A new index claims to rank major food and drink companies on the basis of their nutrition-related commitments, practices and performance. According to the first edition of the Access to Nutrition Index, the top three performers are Danone, Unilever and Nestlé, while the laggards, out of those that provided information to the researchers, are Japan’s Nichirei and Ajinomoto, and America’s Hershey. The main categories on which companies are scored are the healthiness of their products, how accessible their healthy ranges are, and how they prioritise health in marketing campaigns. The index has been drawn up by the Global Alliance for Improved Nutrition, with funding from the Bill & Melinda Gates Foundation and the Wellcome Trust.

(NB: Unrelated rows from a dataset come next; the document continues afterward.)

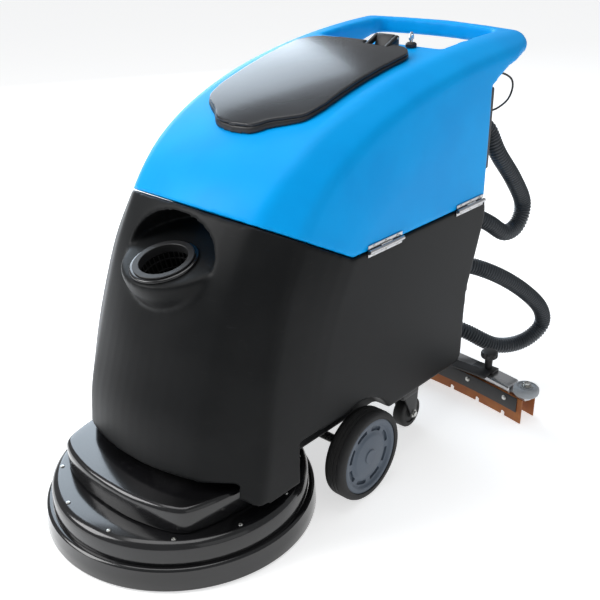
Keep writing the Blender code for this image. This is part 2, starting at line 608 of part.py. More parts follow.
def wheel(side, name):
    """A drive wheel: a black tyre on a grey rim that turns on the axle."""
    r, w = wheel_radius, wheel_width
    axis = "X" if side > 0 else "-X"
    centre = (side * (wheel_face - w / 2), wheel_y, wheel_radius)
    tyre = [(0.0835, w / 2), (0.0935, w / 2), (r, w / 2 - 0.009), (r, 0.009 - w / 2), (0.0935, -w / 2),
            (0.0835, -w / 2)]
    turned(f"tyre_{name}", tyre, centre, "rubber", axis, 40, True)
    rim = [(0, 0.0215), (0.046, 0.0205), (0.054, 0.0165), (0.068, 0.0165), (0.073, 0.0220), (0.0831, 0.0215),
           (0.0831, -0.0215), (0.0740, 0.004), (0.028, 0.004), (0.026, -0.021), (0.0104, -0.021),
           (0.0104, 0.0045), (0, 0.0045)]
    turned(f"rim_{name}", rim, centre, "wheel_grey", axis, 28)


def castor(side, name):
    """A swivel castor: a fork with its bolt under a bearing, and the wheel on the bolt."""
    x, y, trail, r = side * castor_x, castor_y, castor_trail, castor_radius
    fork = turned(f"castor_fork_{name}", [(0, 0.1270), (0.026, 0.1270), (0.028, 0.120), (0.022, 0.1085), (0, 0.1085)],
                  (x, y, 0), "painted_steel", steps=24)
    join(fork, box("fork crown", (x - 0.0225, y - 0.020, 0.092), (x + 0.0225, y + trail + 0.016, 0.110)))
    for leg in (-1, 1):
        low, high = sorted((x + leg * 0.0165, x + leg * 0.0215))
        leg_line = [(y - 0.018, 0.1095), (y + trail + 0.015, 0.1095)] + arc((y + trail, r), 0.0125, 20, -200, 9)
        join(fork, prism("fork leg", leg_line, "X", low, high))
    join(fork, rod("bolt", (x - 0.0250, y + trail, r), (x + 0.0250, y + trail, r), 0.0040, sides=16))
    for low, high in ((-0.0275, -0.0210), (0.0210, 0.0275)):
        join(fork, rod("bolt head", (x + low, y + trail, r), (x + high, y + trail, r), 0.0070, sides=6))
    wheel_line = [(r - 0.006, 0.0145), (r, 0.0095), (r, -0.0095), (r - 0.006, -0.0145), (0.0046, -0.0150),
                  (0.0046, 0.0150)]
    turned(f"castor_wheel_{name}", wheel_line, (x, y + trail, r), "rubber", "X", 24, True)


# ---- inside the body
def inside_the_body():
    """Two batteries and the vacuum motor in the bay under the recovery tank."""
    for name, low_x, high_x in (("battery_left", 0.006, 0.180), ("battery_right", -0.180, -0.006)):
        case = box(name, (low_x, 0.135, bay_low.z + gap), (high_x, 0.465, bay_low.z + 0.215), "battery_case", 0.005)
        for y in (0.165, 0.435):
            x = (low_x + high_x) / 2
            join(case, rod("terminal", (x, y, bay_low.z + 0.2), (x, y, bay_low.z + 0.230), 0.009, sides=16))
    turned("vacuum_motor", [(0, 0.175), (0.03, 0.175), (0.034, 0.155), (0.062, 0.150), (0.064, 0.10), (0.055, 0.095),
                            (0.055, 0.004), (0.050, 0.0), (0, 0.0)], (-0.11, 0.570, bay_low.z + gap), "motor_grey",
           steps=24)


# ---- hoses
upper_route = [(0.200, 0.7458, 0.690), (0.200, 0.757, 0.690), (0.200, 0.770, 0.688), (0.208, 0.789, 0.671),
               (0.222, 0.814, 0.618), (0.236, 0.873, 0.546), (0.240, 0.9255, 0.474), (0.238, 0.913, 0.422),
               (0.229, 0.869, 0.410), (0.212, 0.820, 0.443), (0.192, 0.780, 0.468), (0.190, 0.765, 0.470),
               (0.190, 0.753, 0.470), (0.190, 0.7410, 0.470)]
lower_route = [(0.150, 0.7330, 0.340), (0.150, 0.745, 0.340), (0.150, 0.757, 0.340), (0.185, 0.810, 0.327),
               (0.228, 0.875, 0.290), (0.262, 0.945, 0.235), (0.284, 1.000, 0.175), (0.284, 1.015, 0.120),
               (0.258, 0.970, 0.082), (0.218, 0.900, 0.085), (0.160, 0.846, 0.125), (0.085, 0.812, 0.152),
               (0.058, 0.8060, 0.157), (0.044, 0.8060, 0.157), (0.0320, 0.8060, 0.157)]


def hose_fittings():
    """The cuffs and the double elbow that the two hose runs plug into."""
    y1 = rear_wall + 0.032
    rod("tank_outlet", (0.200, y1 + gap, 0.690), (0.200, 0.7452, 0.690), 0.026, "black_trim", sides=24)
    (x, _, z), (low_x, _, low_z) = upper_route[-1], lower_route[0]
    coupler = box("hose_coupler", (0.118, 0.7130, 0.300), (0.222, 0.7260, 0.510), "black_trim", 0.004)
    join(coupler, rod("upper socket", (x, 0.720, z), (x, 0.7404, z), 0.026, sides=24))
    join(coupler, rod("lower socket", (low_x, 0.720, low_z), (low_x, 0.7324, low_z), 0.026, sides=24))
    foot = [(0.6566, 0.3200), (0.6568, 0.3350), (0.7018, 0.4670), (0.7150, 0.4670), (0.7150, 0.3200)]
    join(coupler, prism("coupler foot", foot, "X", 0.135, 0.205))


def hoses():
    tube("vacuum_hose", upper_route, hose_radius, "hose_plastic", steps=2)
    tube("squeegee_hose", lower_route, hose_radius, "hose_plastic", steps=2)


cable_route = [(0.236, 0.7450, 0.8070), (0.2415, 0.768, 0.8080), (0.248, 0.796, 0.793), (0.249, 0.803, 0.772),
               (0.246, 0.791, 0.748), (0.238, 0.763, 0.733), (0.232, 0.7350, 0.730)]


def panel_cable():
    """The thin cable that loops from the panel up to the handle."""
    tube("panel_cable", cable_route, 0.0022, "hose_plastic", steps=2)


# ---- squeegee
def bowed(name, half, offset, thick, low, high, look=None, count=12):
    """A bar that follows the squeegee's bow."""
    xs = [half * (2 * i / count - 1) for i in range(count + 1)]
    line = [(x, squeegee_y + offset - squeegee_bow * x * x) for x in xs]
    outline = [(x, y - thick / 2) for x, y in line] + [(x, y + thick / 2) for x, y in reversed(line)]
    return prism(name, outline, "Z", low, high, look)


roller_x = 0.386
knob_x = 0.268


def roller_y():
    return squeegee_y - squeegee_bow * roller_x ** 2


def squeegee():
    """The bowed squeegee: channel, two blades, their straps, the suction nozzle and the arm."""
    channel = bowed("squeegee_body", 0.350, 0, 0.050, 0.050, 0.078, "steel")
    for side in (-1, 1):
        y = roller_y()
        join(channel, box("roller arm", (side * 0.363 - 0.023, y - 0.012, 0.056), (side * 0.363 + 0.023, y + 0.012,
                                                                                  0.066)))
        join(channel, rod("roller pad", (side * roller_x, y, 0.0565), (side * roller_x, y, 0.0655), 0.015, sides=16))
        cut(channel, rod("roller bore", (side * roller_x, y, 0.0), (side * roller_x, y, 0.1), 0.0043, sides=12))
        cut(channel, rod("knob bore", (side * knob_x, squeegee_y - squeegee_bow * knob_x ** 2, 0.04),
                         (side * knob_x, squeegee_y - squeegee_bow * knob_x ** 2, 0.1), 0.0052, sides=12))
    cut(channel, rod("nozzle bore", (0, squeegee_y, 0.04), (0, squeegee_y, 0.1), 0.0205, sides=24))
    cut(channel, bowed("water channel", 0.335, 0, 0.034, 0.040, 0.068))
    front = bowed("front_blade", squeegee_half - 0.006, -0.0275, 0.004, 0.0, 0.0640, "blade_rubber")
    for x in (-0.34, -0.26, -0.18, -0.10, 0.10, 0.18, 0.26, 0.34):
        y = squeegee_y - 0.0275 - squeegee_bow * x * x
        cut(front, box("blade notch", (x - 0.006, y - 0.01, -0.01), (x + 0.006, y + 0.01, 0.012)))
    bowed("rear_blade", squeegee_half, 0.0275, 0.004, 0.0, 0.0640, "blade_rubber")
    bowed("front_strap", 0.380, -0.0310, 0.0022, 0.026, 0.0635, "painted_steel")
    bowed("rear_strap", 0.380, 0.0310, 0.0022, 0.026, 0.0635, "painted_steel")
    y, z = lower_route[-1][1:]
    nozzle = solid_tube("nozzle bend", [(0, squeegee_y, 0.085), (0, squeegee_y + 0.002, 0.115), (0.001, y, 0.143),
                                        (0.009, y, z - 0.002), (0.020, y, z), (0.0314, y, z)], 0.0215, 3)
    elbow = rod("suction_nozzle", (0, squeegee_y, 0.0785), (0, squeegee_y, 0.090), 0.030, "black_trim", sides=24)
    join(elbow, nozzle, rod("nozzle spigot", (0, squeegee_y, 0.058), (0, squeegee_y, 0.085), 0.0200, sides=24))


def squeegee_arm():
    """The arm that carries the squeegee: two bars, a cross beam and its clamp pads."""
    y, z = arm_pivot
    beam_y = squeegee_y - squeegee_bow * knob_x ** 2
    arm = box("squeegee_arm", (-0.290, beam_y - 0.015, 0.0785), (-0.230, beam_y + 0.015, 0.0865), "painted_steel")
    join(arm, box("clamp pad", (0.230, beam_y - 0.015, 0.0785), (0.290, beam_y + 0.015, 0.0865)))
    join(arm, box("cross beam", (-0.285, beam_y - 0.045, 0.0790), (0.285, beam_y - 0.013, 0.0860)))
    for side in (-1, 1):
        low, high = sorted((side * 0.084, side * 0.092))
        bar = arc((y, z), 0.013, 60, 260, 8) + [(beam_y - 0.045, 0.0800), (beam_y - 0.020, 0.0800),
                                                 (beam_y - 0.020, 0.096)]
        join(arm, prism("arm bar", bar, "X", low, high))
        cut(arm, rod("clamp bore", (side * knob_x, beam_y, 0.05), (side * knob_x, beam_y, 0.12), 0.0052, sides=12))
    cut(arm, rod("pivot bore", (-0.2, y, z), (0.2, y, z), 0.0064, sides=16))
    hang(arm, (0, y, z))


def squeegee_fittings():
    """The clamp knobs and the bumper rollers with their bolts."""
    beam_y = squeegee_y - squeegee_bow * knob_x ** 2
    for name, side in (("left", 1), ("right", -1)):
        x = side * knob_x
        turned(f"clamp_knob_{name}", [(0, 0.046), (0.018, 0.046), (0.021, 0.042), (0.021, 0.030), (0.010, 0.026),
                                      (0.009, 0.0), (0.0048, 0.0), (0.0048, -0.024), (0, -0.024)],
               (x, beam_y, 0.0869), "black_trim", steps=18)
        x, y = side * roller_x, roller_y()
        turned(f"bumper_roller_{name}", [(0.023, 0.022), (0.031, 0.016), (0.031, 0.006), (0.023, 0.0),
                                         (0.0050, 0.0), (0.0050, 0.022)], (x, y, 0.0668),
               "bumper_grey", steps=24, ring=True)
        turned(f"roller_bolt_{name}", [(0, 0.032), (0.008, 0.032), (0.009, 0.0265), (0.009, 0.0230), (0.0040, 0.0230),
                                       (0.0040, -0.018), (0, -0.018)], (x, y, 0.0668), "steel", steps=16)


lever_pivot = (-0.150, 0.7100, 0.420)


def lift_lever():
    """The hand lever at the back that raises the squeegee, and its bracket on the body."""
    x, y, z = lever_pivot
    bracket = box("lever_bracket", (x - 0.024, 0.7045, z - 0.030), (x - 0.010, 0.7180, z + 0.055), "painted_steel")
    foot = [(0.6905, 0.4305), (0.7085, 0.480), (0.7120, 0.480), (0.7120, 0.4305)]
    join(bracket, prism("bracket foot", foot, "X", x - 0.040, x - 0.012))
    join(bracket, rod("lever pin", (x - 0.020, y, z), (x + 0.013, y, z), 0.0048, sides=16))
    handle = solid_tube("lever rod", [(x, y, z), (x, y + 0.020, z + 0.050), (x, y + 0.048, z + 0.090)], 0.0060)
    grip = rod("squeegee_lever", (x, y + 0.044, z + 0.083), (x, y + 0.082, z + 0.138), 0.0115, "black_trim",
               sides=18)
    join(grip, handle, rod("lever boss", (x - 0.009, y, z), (x + 0.009, y, z), 0.0125, sides=20))
    cut(grip, rod("boss bore", (x - 0.05, y, z), (x + 0.05, y, z), 0.0052, sides=16))
    hang(grip, (x, y, z))


lower_body()
filler()
recovery_tank()
lid()
lid_hinge()
control_panel()
key_switch()
hinges()
inside_the_tank()
deck()
brush()
deck_pedal()
chassis_frame()
for wheel_side, wheel_name in ((1, "left"), (-1, "right")):
    wheel(wheel_side, wheel_name)
    castor(wheel_side, wheel_name)
inside_the_body()
hose_fittings()
hoses()
panel_cable()
squeegee()
squeegee_arm()
squeegee_fittings()
lift_lever()

for part in bpy.data.objects:
    part.location.y -= centre_shift
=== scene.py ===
import math

import bpy
from mathutils import Matrix, Vector


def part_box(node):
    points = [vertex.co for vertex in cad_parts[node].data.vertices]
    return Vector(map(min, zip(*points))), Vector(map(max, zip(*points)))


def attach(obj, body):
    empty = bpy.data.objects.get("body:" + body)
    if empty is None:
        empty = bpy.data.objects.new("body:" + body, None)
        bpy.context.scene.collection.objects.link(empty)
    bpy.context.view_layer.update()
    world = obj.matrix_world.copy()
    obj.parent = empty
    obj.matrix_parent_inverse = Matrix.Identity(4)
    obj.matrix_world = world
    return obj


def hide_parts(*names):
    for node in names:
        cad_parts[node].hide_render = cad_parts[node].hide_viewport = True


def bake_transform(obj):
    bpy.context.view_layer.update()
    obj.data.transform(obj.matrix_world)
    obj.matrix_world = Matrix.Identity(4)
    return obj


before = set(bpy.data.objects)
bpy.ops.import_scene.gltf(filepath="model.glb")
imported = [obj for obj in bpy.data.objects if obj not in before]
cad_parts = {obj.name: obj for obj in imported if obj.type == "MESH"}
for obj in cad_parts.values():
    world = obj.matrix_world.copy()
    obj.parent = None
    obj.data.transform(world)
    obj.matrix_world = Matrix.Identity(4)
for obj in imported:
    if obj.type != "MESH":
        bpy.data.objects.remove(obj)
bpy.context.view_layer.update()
bpy.ops.object.select_all(action="DESELECT")
scene = bpy.context.scene
scene.view_settings.view_transform = "Standard"
scene.view_settings.look = "None"
print("frame loaded")

shiftY = 0.3225  # shapes are written with y from the brush's centre and moved by this at the end
tinyGap = 0.0004
turn = math.tau


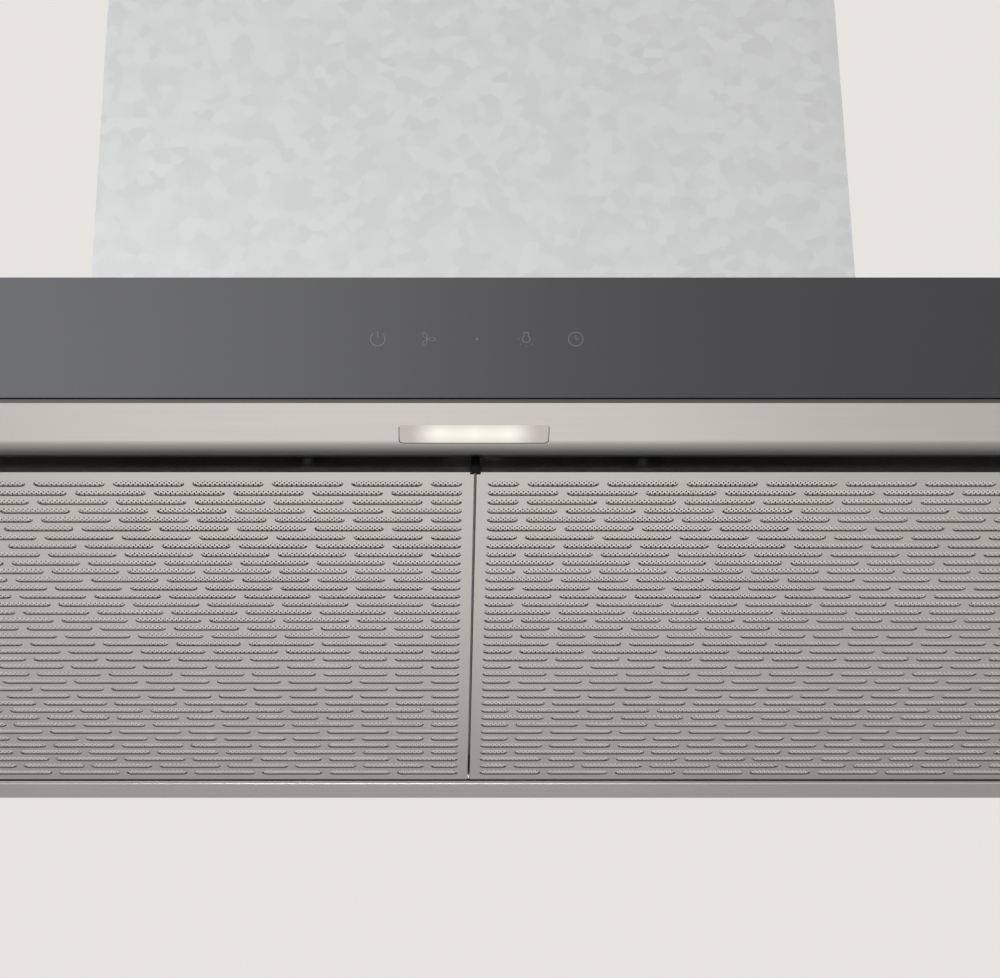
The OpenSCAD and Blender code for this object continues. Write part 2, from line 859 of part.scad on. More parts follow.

The director of the index, Inge Kauer, says it was “an urgent call to action for food and beverage manufacturers to integrate improved nutrition into their business strategies”.

Uppers and downers

The latest review of the FTSE4Good index has resulted in the addition of 20 companies, and the delisting of three. Of the additions, six are US companies (ADT, Iron Mountain, Salesforce.com, Union Pacific, Ventas and Wellpoint) and four are British (Betfair, Cobham, Devro and Vectura). Others are from Japan, South Korea, Australia, Canada, Hong Kong and Spain. Of the delisted companies, two are US semiconductor producers, Applied Materials and Micron Technology, both of which were delisted for failing to meet human and labour rights criteria. Switzerland’s Nobel Biocare was deleted for not meeting environmental management standards, and Japan’s Mitsubishi Corporation fell short against the index’s climate change criteria. FTSE4Good is maintained by the FTSE Group, and claims to “objectively measure the performance of companies that meet globally recognised corporate responsibility standards”.

Dig deeper

The Extractive Industries Transparency Initiative (EITI) needs to sharpen up its act to be more effective, according to a report published by the International Institute for Environment and Development (IIED). In particular, EITI should provide more support so that companies can provide project-by-project breakdowns of payments to governments, should provide more help to local governments and civil society groups, and should offer more evaluation tools, such a progress rankings for member countries, IIED says. Emma Wilson of IIED says EITI is “promising” but should “enable civil society to make use of the information it generates to hold governments and companies to account”. EITI emerged from the 2002 United Nations World Summit on Sustainable Development, and seeks to promote transparency in payments made to governments by oil, gas and mining firms. EITI is presently going through a strategy review.

What’s in a name?

There are more than 6,000 publicly traded companies in the United States, but the number with chief sustainability officers is just 35. This does, however, mark a 30% increase over 2011, when there were just 27 CSOs, according to research by the Weinreb Group, a recruitment consultancy. Of course many companies have sustainability executives, with a range of titles, and at different levels in company hierarchies, but Weinreb Group says its research “is aimed at identifying simply which companies are using this title to elevate sustainability within their ranks”. Companies with CSOs include Coca-Cola, Dupont, General Mills, Kellogg and Oracle.

Worthless audits

Recent deadly garment factory fires in Bangladesh and Pakistan demonstrate the failure of auditing systems set up by western companies to monitor suppliers, the Centre for Research on Multinational Corporations and the Clean Clothes Campaign say in a report titled Fatal Fashion. Fires in late 2012 in Dhaka and Karachi, which killed more than 400 workers, broke out in factories that were “subjected to numerous factory audits by brands or so-called ‘independent’ social audit firms”, the report says. In the Karachi fire, the company received SA8000 certification three weeks before the fire despite “highly visible safety deficits and falsified documentation of fire drills”. Companies must “fundamentally alter their reliance on audit firms and certification bodies,” the report concludes.

Dirty business

US mining company Patriot Coal has been accused of orchestrating a scheme designed to rid itself of pension and retiree healthcare liabilities. Patriot was created in 2007 by Peabody Energy, the world’s largest private-sector coal company, to take over Peabody’s unionised mines. Patriot later also took on the unionised mines of the second largest US coal producer, Arch Coal, resulting in it taking responsibility for 10,000 retirees, most of who never actually worked for Patriot. Now Patriot is going through bankruptcy proceedings, and claims it can no longer meet its obligations. The United Mine Workers of America (UMWA) says the bankruptcy was pre-planned. Patriot is the “vehicle through which Peabody’s and Arch’s scheme to rid themselves of their long-term obligations to these retirees is playing out,” UMWA president Cecil Roberts says. Patriot president Bennett K Hatfield says agreements with UMWA on wages meant the company was “not competitive with other coal producers that operate under more flexible work rules and a significantly lower labour cost structure”.